Lead with relevance, not audience size.
A short outreach email works better than a long pitch deck. Tell the brand what page you're creating, who it's for, how you evaluate products, and what you need. If you already have adjacent content in the same niche, link that. Brands care whether your audience is qualified and whether your review process is serious.
Keep the ask simple:
- a sample unit
- temporary software access
- a media kit
- updated specs or assets
- clarification on feature differences between models
If they say no, write the review from research and revisit later.
Should every review include alternatives?
Almost always, yes.
A page with no alternatives often reads like a sales page. Even if one product is your preferred pick, readers want context. Alternatives also help you retain the visitor when the main product isn't a fit.
I usually include:
- one cheaper option
- one better option for advanced users
- one competitor with a different strength
That framing is more useful than dumping five random competitors into a list.
How often should you update product reviews?
Update them when the buying decision could change.

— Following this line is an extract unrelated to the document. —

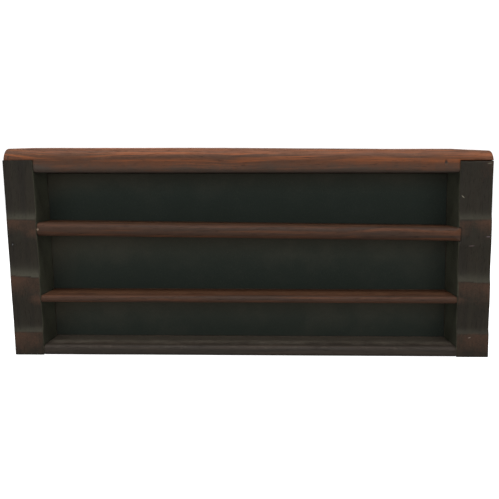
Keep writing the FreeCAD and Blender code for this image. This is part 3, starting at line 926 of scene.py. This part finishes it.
def make_floor():
    bm = bmesh.new()
    bmesh.ops.create_circle(bm, cap_ends=True, segments=96, radius=6.0)
    mesh = bpy.data.meshes.new("white_floor")
    bm.to_mesh(mesh)
    bm.free()
    material, tree, shader = new_material("white_floor_paint")
    shader.inputs["Base Color"].default_value = (0.4, 0.4, 0.4, 1)
    shader.inputs["Roughness"].default_value = 0.9
    shader.inputs["Specular IOR Level"].default_value = 0.0
    shader.inputs["Emission Color"].default_value = (1, 1, 1, 1)
    seen = tree.nodes.new("ShaderNodeLightPath").outputs["Is Camera Ray"]
    feed(tree, math_node(tree, "MULTIPLY", seen, 0.98), shader.inputs["Emission Strength"])
    mesh.materials.append(material)
    floor = bpy.data.objects.new("white_floor", mesh)
    bpy.context.scene.collection.objects.link(floor)


def make_world():
    """White to the eye, but dim as a light, so that the studio lamps shape the rack."""
    world = bpy.data.worlds.new("studio_air")
    bpy.context.scene.world = world
    world.use_nodes = True
    tree = world.node_tree
    seen = tree.nodes.new("ShaderNodeLightPath").outputs["Is Camera Ray"]
    strength = math_node(tree, "MULTIPLY_ADD", seen, 1.0, 0.1)
    feed(tree, strength, tree.nodes["Background"].inputs["Strength"])
    tree.nodes["Background"].inputs["Color"].default_value = (1, 1, 1, 1)


def soft_lamp(name, place, aim, size, watts):
    lamp = bpy.data.lights.new(name, "AREA")
    lamp.shape = "RECTANGLE"
    lamp.size, lamp.size_y = size
    lamp.energy = watts
    holder = bpy.data.objects.new(name, lamp)
    holder.location = place
    holder.rotation_euler = (Vector(aim) - Vector(place)).to_track_quat("-Z", "Y").to_euler()
    bpy.context.scene.collection.objects.link(holder)


make_floor()
make_world()
soft_lamp("overhead_lamp", (0.0, -0.12, 0.9), (0, 0, 0.1), (1.1, 0.6), 13.0)
soft_lamp("front_lamp", (0.0, -1.3, 0.42), (0, 0, 0.06), (2.8, 0.8), 14.5)
soft_lamp("back_lamp", (0.0, 1.4, 0.7), (0, 0, 0.06), (1.6, 0.8), 12.0)

camera_data = bpy.data.cameras.new("camera")
camera_data.sensor_width = 36.0
camera_data.lens = 41.38
camera = bpy.data.objects.new("camera", camera_data)
camera.location = (0.0073, -0.37, 0.1113)
camera.rotation_euler = (math.radians(90 - 6.83), 0.0, math.radians(1.046))
bpy.context.scene.collection.objects.link(camera)
bpy.context.scene.camera = camera
bpy.context.scene.view_settings.view_transform = "Standard"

For software, that could be after major interface changes, pricing changes, integrations, or policy updates. For physical goods, updates matter when models change, quality shifts, availability changes, or customer feedback patterns move in a clear direction.
At minimum, review your top money pages on a schedule. Check screenshots, version references, pros and cons, and alternatives. Old review pages often don't die because the topic got worse. They die because the content stopped matching reality.
What's the difference between a single review and a roundup post?
A single review answers, “Should I buy this product?”
A roundup answers, “Which of these products should I buy?”
Use a single review when the product has enough brand demand or when you need depth. Use a roundup when the buyer is early in the comparison phase and hasn't chosen a product family yet. The strongest affiliate sites usually use both, then link them together so readers can move between deep analysis and broad comparison.
Writing strong reviews isn't about sounding enthusiastic. It's about making the decision easier.
If you remember one rule, make it this: show your method, show your evidence, and make the trade-offs obvious. That works whether you tested the product yourself or built the review from rigorous research. It also happens to be the fastest way to stand apart from the flood of low-effort AI review content.